Elevated atmospheric CO2 affects structure of a model regenerating longleaf pine community

AbstractDifferences in plant morphology, physiology, life form, and symbiotic relationships can generate differences in species responses to CO2‐enrichment, which can alter competitive interactions, thus affecting community structure and function. Here, we present data from a two‐year study, examining the species and community responses to elevated [CO2] of a model regenerating longleaf pine community. The model community was constructed from an assemblage of early successional forest species representing major functional guilds within a typical longleaf pine–wiregrass community: (1) a C3 evergreen conifer (Pinus palustris); (2) a C4 bunch grass (Aristida stricta); (3) a C3 broadleaf tree (Quercus margaretta); (4) a C3 perennial herbaceous legume (Crotalaria rotundifolia); and (5) a C3 herbaceous perennial (Asclepias tuberosa). After 2 years, CO2‐enriched plots had 109% greater above‐ground biomass than ambient plots, mainly due to a 117% increase in pine biomass. Community structure was altered by CO2 enrichment; Crotalaria and Asclepias had higher mortality and less biomass in high‐CO2 plots, suggesting that not all species will perform well as global [CO2] rises. Our data suggest that longleaf pine communities as a whole will perform well in a future higher CO2 world, but some species may fall prey to altered competitive interactions for light and soil moisture.

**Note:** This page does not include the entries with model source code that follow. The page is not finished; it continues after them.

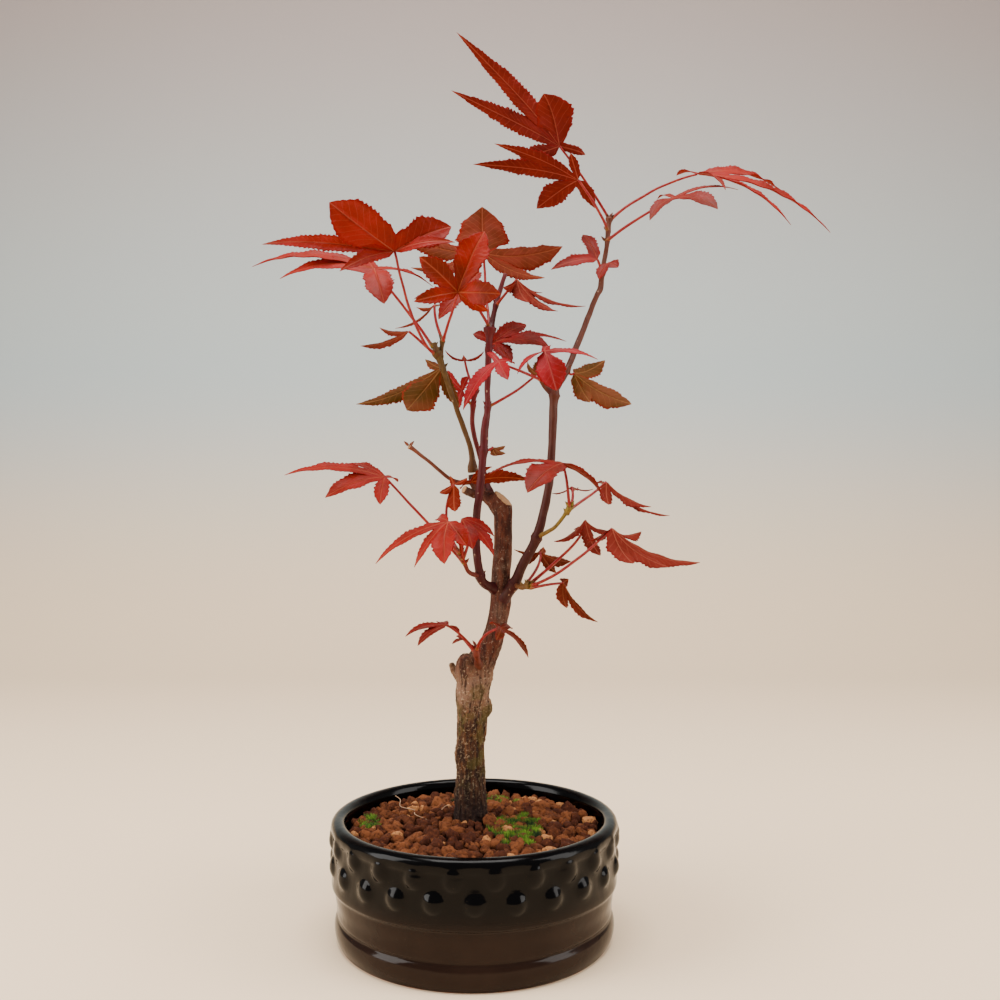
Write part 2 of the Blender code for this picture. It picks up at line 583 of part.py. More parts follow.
def build_leaves():
    for name, (stem, attach, middle, hub, rows) in LEAVES.items():
        tint = LEAF_TINTS.get(name, LEAF_RED)
        leaf = add_part(name, mesh_from(name, blade_sheet(rows)), tint, 0.55)
        leaf.location = Vector(hub) * MM
        shell = leaf.modifiers.new("Thickness", "SOLIDIFY")
        shell.thickness = BLADE_THICKNESS * MM
        shell.offset = 0.0
        tube = petiole_tube(stem, Vector(attach), Vector(middle), Vector(hub))
        petiole = add_cutter(name + "_petiole", tube_mesh(name + "_petiole", tube, 0))
        combine(leaf, petiole, "UNION").use_self = True


clear_scene()
parts = make_collection("maple_bonsai")
cutters = make_collection("cutters")
build_pot()
build_drainage_mesh()
build_soil()
build_moss()
build_stems()
build_leaves()
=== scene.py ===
"""Looks of the red Japanese maple bonsai: fine leaves, bark, glazed pot, granular soil and moss.

Tables and working lengths are in millimetres, in the CAD model's own frame.
"""
import json
import math
import random

import bmesh
import bpy
import numpy as np
from mathutils import Matrix, Vector, noise


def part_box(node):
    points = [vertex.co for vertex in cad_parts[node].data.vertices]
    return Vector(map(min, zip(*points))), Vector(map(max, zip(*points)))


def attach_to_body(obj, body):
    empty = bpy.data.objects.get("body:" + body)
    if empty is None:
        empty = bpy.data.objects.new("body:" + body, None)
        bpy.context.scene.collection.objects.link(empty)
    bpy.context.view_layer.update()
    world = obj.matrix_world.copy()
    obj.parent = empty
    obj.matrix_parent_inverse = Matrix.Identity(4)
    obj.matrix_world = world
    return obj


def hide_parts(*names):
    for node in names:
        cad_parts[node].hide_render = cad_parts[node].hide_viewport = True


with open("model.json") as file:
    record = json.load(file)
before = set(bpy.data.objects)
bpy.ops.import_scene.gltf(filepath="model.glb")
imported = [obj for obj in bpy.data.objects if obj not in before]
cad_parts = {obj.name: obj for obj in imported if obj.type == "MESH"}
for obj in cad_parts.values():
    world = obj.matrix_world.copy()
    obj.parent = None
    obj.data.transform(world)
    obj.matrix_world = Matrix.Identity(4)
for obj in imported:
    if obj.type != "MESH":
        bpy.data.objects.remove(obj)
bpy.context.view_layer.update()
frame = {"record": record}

MM = 0.001
BODY = "root"
NOISE_SEED = 1
noise.seed_set(NOISE_SEED)      # noise_vector takes its offsets from the clock without a seed

# Each stem: the stem that it grows from, then its tubes, each a list of (x, y, z, radius).
STEMS = {
    "trunk": (None, [
        [(-2, 8, 22, 3.0), (-2, 8, 32, 6.5), (-2, 8, 42, 8.6), (-2, 8, 49, 8.2), (-2, 8, 54, 7.8),
         (-2, 8, 65, 7.2), (-2, 8, 77, 7.1), (-1, 7, 96, 7.4), (-1, 6, 105, 7.9), (0, 5, 114, 7.8),
         (2, 4, 122, 6.9), (7, 3, 131, 5.3),
         (10, 2, 140, 4.6), (12, 1, 152, 4.9), (12, 0, 164, 4.4), (13, 0, 177, 4.2), (13, 0, 198, 4.1)],
        [(12, 0, 193, 3.9), (8, 3, 198, 3.5), (3, 6, 202, 3.0), (0, 7, 206, 2.6), (-1, 7, 210, 2.2)],
        [(4, 5, 200, 2.2), (-1, 2, 201, 1.9), (-5, -1, 203, 1.8)],
        [(-2, 5, 114, 6.0), (-4, 1, 122, 5.0), (-5, -1, 127, 2.6)],
    ]),
    "left_shoot": ("trunk", [
        [(-1, 7, 211, 1.6), (-2, 5, 222, 1.3), (-8, -2, 239, 1.2), (-12, -8, 251, 1.2), (-15, -12, 260, 1.2),
         (-17, -13, 264, 1.3)],
        [(-16, -13, 262, 1.1), (-18, -14, 268, 1.0)],
        [(-15, -12, 260, 1.0), (-14, -12, 270, 0.8)],
    ]),
    "inner_shoot": ("trunk", [
        [(7, 4, 200, 1.6), (5, 8, 208, 1.2), (2, 9, 219, 1.1), (-1, 9, 231, 1.1), (-1, 9, 242, 1.1),
         (0, 10, 248, 0.9)],
    ]),
    "centre_shoot": ("trunk", [
        [(10, 0, 157, 2.3), (4, -9, 161, 2.0), (2, -12, 168, 1.9), (1, -12, 177, 1.8), (1, -12, 189, 1.8),
         (3, -11, 207, 1.8), (4, -10, 218, 1.8), (5, -9, 232, 1.8), (6, -8, 239, 1.4), (6, -7, 252, 1.4),
         (7, -5, 276, 1.6)],
        [(7, -5, 274, 1.4), (9, -2, 284, 1.2), (11, 0, 292, 1.1), (14, 2, 302, 1.0)],
    ]),
    "right_shoot": ("trunk", [
        [(12, 0, 152, 2.9), (18, -5, 160, 2.5), (22, -7, 169, 2.2), (28, -9, 181, 2.2), (32, -9, 196, 1.9),
         (34, -9, 208, 1.8), (35, -9, 223, 1.8), (36, -8, 245, 2.0), (38, -7, 250, 1.6), (42, -4, 257, 1.4),
         (47, 2, 269, 1.4), (53, 8, 284, 1.3), (57, 12, 294, 1.3), (59, 14, 298, 1.4), (60, 16, 306, 1.2),
         (62, 18, 317, 1.1), (64, 22, 333, 1.0)],
        [(36, -8, 245, 1.5), (32, -8, 249, 1.2), (30, -9, 253, 1.0)],
    ]),
    "dead_twig": ("trunk", [
        [(0, 7, 206, 1.2), (-10, 2, 207, 0.9), (-20, -6, 215, 0.8), (-29, -12, 222, 0.9)],
    ]),
    "front_left_twig": ("centre_shoot", [
        [(3, -11, 164, 1.2), (-2, -16, 166, 1.0), (-4, -20, 170, 0.9), (-6, -25, 175, 0.8)],
    ]),
    "upper_right_twig": ("right_shoot", [
        [(28, -9, 181, 1.1), (33, -14, 184, 0.9), (37, -17, 187, 0.8), (42, -24, 195, 0.8)],
    ]),
    "lower_right_twig": ("right_shoot", [
        [(18, -5, 160, 1.3), (21, -11, 159, 1.1), (25, -15, 160, 1.0)],
    ]),
    "low_bud": ("trunk", [
        [(2, 0, 122, 1.5), (1, -7, 128, 1.1), (1, -8, 132, 0.9)],
    ]),
}

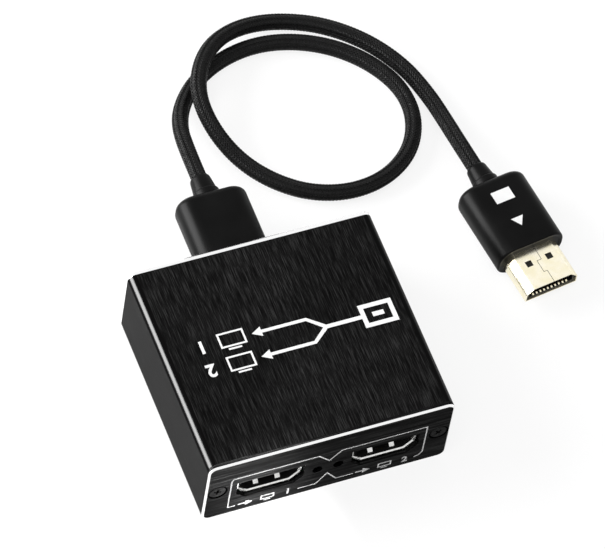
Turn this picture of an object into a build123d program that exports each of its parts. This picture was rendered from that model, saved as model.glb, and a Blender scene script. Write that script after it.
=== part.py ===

Root dynamics in an artificially constructed regenerating longleaf pine ecosystem are affected by atmospheric CO 2 enrichment

Differential responses to elevated atmospheric CO 2 concentration exhibited by different plant functional types may alter competition for above- and belowground resources in a higher CO 2 world. Because C allocation to roots is often favored over C allocation to shoots in plants grown with CO 2 enrichment, belowground function of forest ecosystems may change significantly. We established an outdoor facility to examine the effects of elevated CO 2 on root dynamics in artificially constructed communities of five early successional forest species: (1) a C 3 evergreen conifer (longleaf pine, Pinus palustris Mill.); (2) a C 4 monocotyledonous bunch grass (wiregrass, Aristida stricta Michx.); (3) a C 3 broadleaf tree (sand post oak, Quercus margaretta); (4) a C 3 perennial herbaceous legume (rattlebox, Crotalaria rotundifolia Walt. ex Gemel); and (5) an herbaceous C 3 dicotyledonous perennial (butterfly weed, Asclepias tuberosa L.). These species are common associates in early successional longleaf pine savannahs throughout the southeastern USA and represent species that differ in life-form, growth habit, physiology, and symbiotic relationships. A combination of minirhizotrons and soil coring was used to examine temporal and spatial rooting dynamics from October 1998 to October 1999. CO 2-enriched plots exhibited 35% higher standing root crop length, 37% greater root length production per day, and 47% greater root length mortality per day. These variables, however, were enhanced by CO 2 enrichment only at the 10–30 cm depth. Relative root turnover (flux/standing crop) was unchanged by elevated CO 2. Sixteen months after planting, root biomass of pine was 62% higher in elevated compared to ambient CO 2 plots. Conversely, the combined biomass of rattlebox, wiregrass, and butterfly weed was 28% greater in ambient compared to high CO 2 plots. There was no difference in root biomass of oaks after 16 months of exposure to elevated CO 2. Using root and shoot biomass as a metric, longleaf pine realized the greatest and most consistent benefit from exposure to elevated CO 2. This finding suggests that the ability of longleaf pine to compete with sand post oak, a common deciduous tree competitor, and wiregrass, the dominant understory herbaceous species, in regenerating ecosystems may be significantly enhanced by rising atmospheric CO 2 concentrations.